Thank you very much for your derivation. It does help clear up many questions that I had. I greatly appreciate it!

The strong form that I will be using are simplified versions of the form that you derived in the description.

- delta V = \rho^{f} / [\epsilon_{0} \epsilon_{r}]

becomes

- delta V = \rho / [\epsilon_{0}]

when f = 1 and when the material is free space (eplison_r = 1 in air).

I am starting off with a more simpler simulation to learn the ropes better. For now, I am assuming that the charge density will be zero (\rho). The strong form then becomes:

- delta V = 0

Later, I plan on expanding this for the full delta V equation (- delta V = \rho^{f} / [\epsilon_{0} \epsilon_{r}]). Since I am just starting out, I would like to keep things "simple".
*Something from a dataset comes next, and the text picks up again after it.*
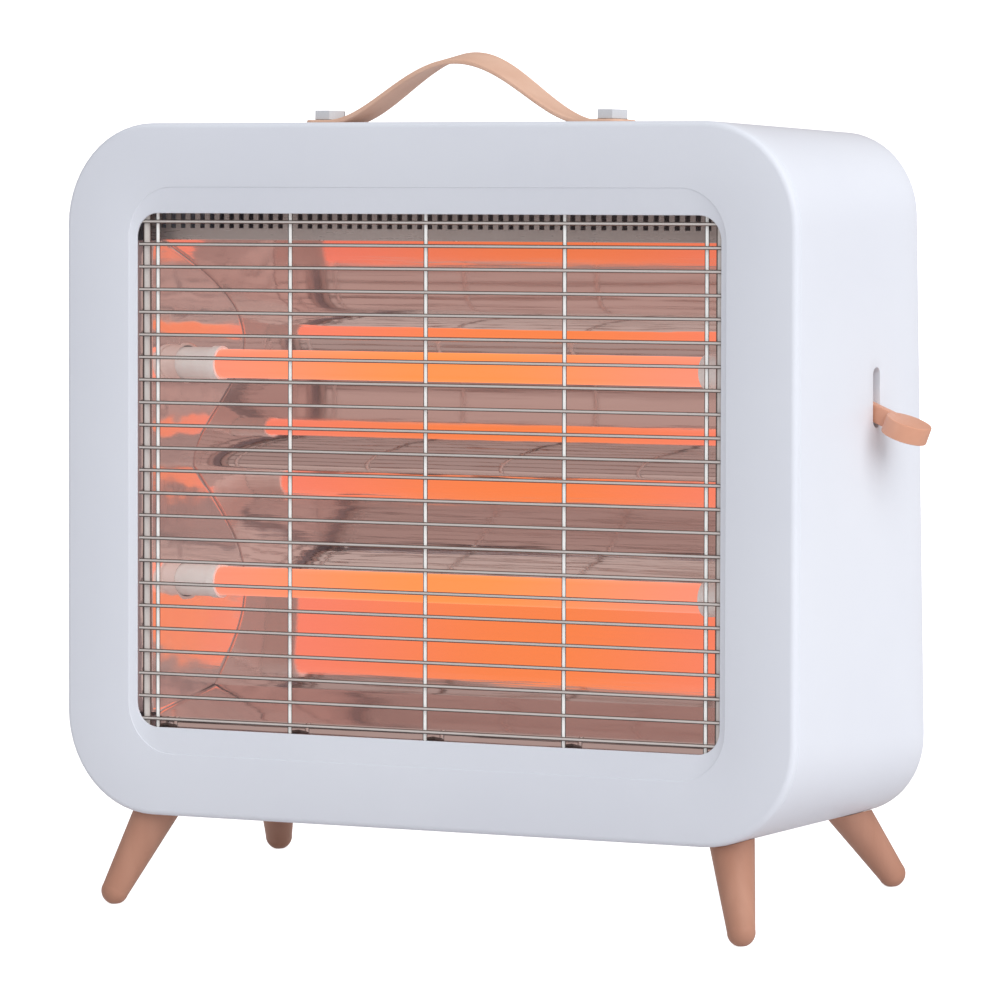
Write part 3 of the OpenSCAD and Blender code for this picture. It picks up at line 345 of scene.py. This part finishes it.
# ----------------------------------------------------------------------------------------------
# Front bezel. A moulded frame in the shell's white plastic with a rounded front edge, a wide flat
# border and a shallow sloping step that thins to a lip round the window. Its skirt plugs into the
# shell.

bezel_d = 0.004
bezel_edge_r = 0.0026
border_side, border_top, border_bottom = 0.0345, 0.0288, 0.0281
window_r, window_edge_r = 0.023, 0.0003
step_d, step_side, step_end = 0.0015, 0.0033, 0.0117
lip_t, recess_out = 0.001, 0.016
opening_r, opening_edge_r = 0.011, 0.0004
skirt_in, skirt_t, skirt_back = 0.0037, 0.002, 0.009
window_w = body_w - 2 * border_side
window_h = body_h - border_top - border_bottom
opening_w = window_w - 2 * step_side
opening_h = window_h - 2 * step_end
opening_bottom = border_bottom + step_end


def window_ring(grow, y):
    """The window's outline grown by grow, at the depth y."""
    width, height = window_w + 2 * grow, window_h + 2 * grow
    x, z = outline(width, height, window_r + grow, border_bottom - grow).T
    return np.stack([x, np.full_like(x, y), z], -1)


def opening_ring(grow, y):
    """The outline of the opening behind the step, grown by grow, at the depth y."""
    width, height = opening_w + 2 * grow, opening_h + 2 * grow
    x, z = outline(width, height, opening_r + grow, opening_bottom - grow).T
    return np.stack([x, np.full_like(x, y), z], -1)


def rounded_in(ring, radius, depth=0.0):
    """Rings over a rounded inner edge that faces the front: a quarter circle of this radius, from
    the face at this depth into the hole."""
    return [ring(radius * (1 - math.sin(a)), depth + radius * (1 - math.cos(a))) for a in quarter]


bezel_rings = [front_ring(0, bezel_d)]
bezel_rings += [front_ring(bezel_edge_r * (1 - math.cos(a)), bezel_edge_r * (1 - math.sin(a)))
                for a in quarter]
bezel_rings += rounded_in(window_ring, window_edge_r)
bezel_rings += rounded_in(opening_ring, opening_edge_r, step_d)
bezel_rings += [opening_ring(0, step_d + lip_t), opening_ring(recess_out, step_d + lip_t),
                opening_ring(recess_out, bezel_d), front_ring(skirt_in + skirt_t, bezel_d),
                front_ring(skirt_in + skirt_t, skirt_back), front_ring(skirt_in, skirt_back),
                front_ring(skirt_in, bezel_d), front_ring(0, bezel_d)]
bezel = surface_piece("bezel_frame", [(in_frame(np.stack(bezel_rings)), True)])
dress(bezel, moulded_white)
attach(bezel, "housing")
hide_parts("front_bezel")

# ----------------------------------------------------------------------------------------------
# Wire guard. Horizontal chromed wires, spot-welded to a thicker rod at each side and to upright
# posts behind them. The posts' ends are hooked back through the vent strip and the reflector's
# lower rim.

# Painted light on the bright plating: the first pair spreads a painted highlight where a surface
# faces the eye, the second a painted shade toward its outline.
painted_highlight_turn, painted_shade_turn = (0.12, 0.32), (0.18, 0.42)
painted_highlight_white = (1.0, 0.99, 0.98, 1.0)


def ramp(tree, value, low, high, start=0.0, end=1.0):
    """A soft step: start where the value is at most low, end where it is at least high."""
    step = tree.nodes.new("ShaderNodeMapRange")
    step.interpolation_type = "SMOOTHSTEP"
    step.inputs["From Min"].default_value, step.inputs["From Max"].default_value = low, high
    step.inputs["To Min"].default_value, step.inputs["To Max"].default_value = start, end
    tree.links.new(value, step.inputs["Value"])
    return step.outputs["Result"]


def make_plating_with_painted_light(name, middle, edge, painted_highlight):
    """Bright plating with painted light: the middle tone, with a painted highlight of white
    emission where it faces the eye, and a painted shade, the edge tone, toward its outline. The
    painted highlight fades, and the painted shade comes in, over their two turns, both as shares
    of the turn away from the eye."""
    material = make_finish(name, middle, middle, rough=(0.16, 0.3), coarse=90.0, fine=1400.0,
                           bump=(0.05, 0.0002), Specular_IOR_Level=0.7)
    tree, shader = material.node_tree, material.node_tree.nodes["Principled BSDF"]
    # Painted light: the share that faces the eye drives a painted shade toward the outline and a
    # painted highlight in the middle.
    weight = tree.nodes.new("ShaderNodeLayerWeight")
    facing = weight.outputs["Facing"]
    darken = tree.nodes.new("ShaderNodeMix")
    darken.data_type = "RGBA"
    darken.inputs["B"].default_value = edge
    for start, end in (
        (ramp(tree, facing, *painted_shade_turn), darken.inputs["Factor"]),
        (shader.inputs["Base Color"].links[0].from_socket, darken.inputs["A"]),
        (darken.outputs["Result"], shader.inputs["Base Color"]),
        (ramp(tree, facing, *painted_highlight_turn, painted_highlight, 0.0), shader.inputs["Emission Strength"]),
    ):
        tree.links.new(start, end)
    shader.inputs["Emission Color"].default_value = painted_highlight_white
    return material


# The guard's wires and posts get a painted highlight where they face the eye and a painted shade
# toward their outlines.
painted_shine_wire = make_plating_with_painted_light("painted_shine_wire", tone(196, 188, 183), tone(78, 66, 62), painted_highlight=0.12)
painted_shine_post = make_plating_with_painted_light("painted_shine_post", tone(228, 230, 228), tone(66, 58, 56), painted_highlight=0.22)
dress(nodes["wire_guard"], painted_shine_wire)
dress(nodes["guard_posts"], painted_shine_post)

# ----------------------------------------------------------------------------------------------
# Vent strip. A pressed strip of bright steel along the top of the window, with a row of upright
# slots that let the warm air out and a plain lip below them.

vent_metal = make_finish(
    "vent_metal", tone(214, 206, 202), tone(190, 182, 178), rough=(0.25, 0.4), coarse=50.0,
    fine=700.0, bump=(0.15, 0.0003), stretch=(0.1, 1, 1), Metallic=0.5)
dress(nodes["vent_strip"], vent_metal)

# ----------------------------------------------------------------------------------------------
# Reflector. A polished aluminium sheet bent into two troughs, one behind each tube, with a ridge
# between them and a straight lip at the bottom. Rolling has left faint ripples along its length.

# Points of the reflector's section: the height first, then the depth.
trough_upper = (0.2133, 0.0667)
trough_lower = (0.1007, 0.0674)
ridge = (0.1564, 0.0369)
rim_top = (0.2595, 0.0178)
rim_bottom = (0.0440, 0.0432)
# How each side of a trough falls off, by the powers that trough_side gives.
upper_rim_share = (0.994, 0.216, -0.21)
upper_ridge_share = (2.46, -0.66, -0.8)
lower_ridge_share = (1.25, 0.1, -0.35)
lower_rim_share = (1.63, -0.13, -0.5)
lip_y, lip_rise = 0.0126, 3.0
foot_low, foot_high, head_up = 0.008, 0.001, 0.004
sheet_y, sheet_back = 0.0123, 0.0014
reflector_half = 0.1535
sheet_rows, sheet_columns = 420, 60


def trough_side(z, middle, edge, share):
    """Depth of a trough's side: from the deepest line's depth it falls off toward its edge by
    three shares of the second, third and fourth power of the way there."""
    way = (z - middle[0]) / (edge[0] - middle[0])
    fall = share[0] * way**2 + share[1] * way**3 + share[2] * way**4
    return middle[1] - (middle[1] - edge[1]) * fall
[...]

I was originally thinking to obtain the electric field (e = -grad V) separately. First, i would solve the simulation for V using the equation - delta V = 0. Then solve for the electric field. But, I do not know how I can do this in deal.ii. In fact, I wasn't even sure if this was possible. Am I able to solve for the electric field using the results I obtained when I run the solver for the voltage? If so, would you be able to point me to some resources on how I can implement this using deal.ii?

Again, at the time, I didn't think this was possible. So, I decided to treat the equations as 2 separate equations and solve for them at the same time. Which lead me to where I am at currently.

Right now, I am not concerned about solving the electric displacement. Unless, it is necessary for me to solve this.

You have also confirmed my idea that solving for

- delta V = 0

div E = 0

will not work since they are the same equation.

Basically, from the description that you provided, I should solve for the voltage first and then solve for the electric field using the results I obtained from the first simulation. If this is the case, would you be able to point to me some resources that I can use in order to implement this in deal.ii? Concerning the continuity equations, should I check my results against them to make sure the results are valid?

Thank you

[phillip mobley]

Hello Jean, I was going through the deail.ii documentation and I came across this class:

https://dealii.org/9.0.0/doxygen/deal.II/classDataPostprocessorVector.html

Is this what you we referring to?

On Wednesday, September 5, 2018 at 3:17:14 AM UTC-4, Jean-Paul Pelteret wrote:

[Jean-Paul Pelteret]

Yes, either that data post-processor or via fe_value.get_gradients().